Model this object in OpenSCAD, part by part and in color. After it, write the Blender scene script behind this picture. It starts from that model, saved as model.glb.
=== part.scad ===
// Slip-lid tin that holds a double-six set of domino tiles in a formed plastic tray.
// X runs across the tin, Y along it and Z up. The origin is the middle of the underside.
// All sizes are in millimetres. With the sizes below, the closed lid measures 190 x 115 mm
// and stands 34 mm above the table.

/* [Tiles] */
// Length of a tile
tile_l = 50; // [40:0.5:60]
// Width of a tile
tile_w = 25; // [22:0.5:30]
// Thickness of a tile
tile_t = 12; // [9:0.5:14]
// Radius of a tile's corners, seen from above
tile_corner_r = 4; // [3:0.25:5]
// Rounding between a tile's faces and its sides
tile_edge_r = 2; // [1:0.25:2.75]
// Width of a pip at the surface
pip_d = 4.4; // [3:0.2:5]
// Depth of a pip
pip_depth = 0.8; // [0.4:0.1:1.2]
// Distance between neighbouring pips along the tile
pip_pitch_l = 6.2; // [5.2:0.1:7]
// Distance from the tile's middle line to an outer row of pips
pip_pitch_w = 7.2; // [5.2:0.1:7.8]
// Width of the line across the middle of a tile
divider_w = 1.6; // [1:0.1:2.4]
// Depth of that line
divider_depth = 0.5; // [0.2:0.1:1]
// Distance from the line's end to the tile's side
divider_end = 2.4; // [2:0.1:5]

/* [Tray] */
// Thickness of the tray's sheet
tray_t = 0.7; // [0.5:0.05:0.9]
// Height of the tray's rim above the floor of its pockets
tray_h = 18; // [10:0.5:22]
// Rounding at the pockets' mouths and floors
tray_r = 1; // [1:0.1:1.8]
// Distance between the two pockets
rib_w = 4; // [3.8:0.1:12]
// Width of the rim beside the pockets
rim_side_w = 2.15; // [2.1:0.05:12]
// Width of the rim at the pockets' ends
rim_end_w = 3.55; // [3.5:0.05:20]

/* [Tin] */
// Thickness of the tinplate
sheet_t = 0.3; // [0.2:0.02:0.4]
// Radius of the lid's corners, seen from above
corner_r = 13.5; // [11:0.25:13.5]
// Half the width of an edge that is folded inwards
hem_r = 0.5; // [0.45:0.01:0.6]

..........

> [What needs to be done] Copy all of the data. Keep every word exactly as it is.

> [Written response]
Model this object in OpenSCAD, part by part and in color. After it, write the Blender scene script behind this picture. It starts from that model, saved as model.glb.
=== part.scad ===
// Slip-lid tin that holds a double-six set of domino tiles in a formed plastic tray.
// X runs across the tin, Y along it and Z up. The origin is the middle of the underside.
// All sizes are in millimetres. With the sizes below, the closed lid measures 190 x 115 mm
// and stands 34 mm above the table.

/* [Tiles] */
// Length of a tile
tile_l = 50; // [40:0.5:60]
// Width of a tile
tile_w = 25; // [22:0.5:30]
// Thickness of a tile
tile_t = 12; // [9:0.5:14]
// Radius of a tile's corners, seen from above
tile_corner_r = 4; // [3:0.25:5]
// Rounding between a tile's faces and its sides
tile_edge_r = 2; // [1:0.25:2.75]
// Width of a pip at the surface
pip_d = 4.4; // [3:0.2:5]
// Depth of a pip
pip_depth = 0.8; // [0.4:0.1:1.2]
// Distance between neighbouring pips along the tile
pip_pitch_l = 6.2; // [5.2:0.1:7]
// Distance from the tile's middle line to an outer row of pips
pip_pitch_w = 7.2; // [5.2:0.1:7.8]
// Width of the line across the middle of a tile
divider_w = 1.6; // [1:0.1:2.4]
// Depth of that line
divider_depth = 0.5; // [0.2:0.1:1]
// Distance from the line's end to the tile's side
divider_end = 2.4; // [2:0.1:5]

/* [Tray] */
// Thickness of the tray's sheet
tray_t = 0.7; // [0.5:0.05:0.9]
// Height of the tray's rim above the floor of its pockets
tray_h = 18; // [10:0.5:22]
// Rounding at the pockets' mouths and floors
tray_r = 1; // [1:0.1:1.8]
// Distance between the two pockets
rib_w = 4; // [3.8:0.1:12]
// Width of the rim beside the pockets
rim_side_w = 2.15; // [2.1:0.05:12]
// Width of the rim at the pockets' ends
rim_end_w = 3.55; // [3.5:0.05:20]

/* [Tin] */
// Thickness of the tinplate
sheet_t = 0.3; // [0.2:0.02:0.4]
// Radius of the lid's corners, seen from above
corner_r = 13.5; // [11:0.25:13.5]
// Half the width of an edge that is folded inwards
hem_r = 0.5; // [0.45:0.01:0.6]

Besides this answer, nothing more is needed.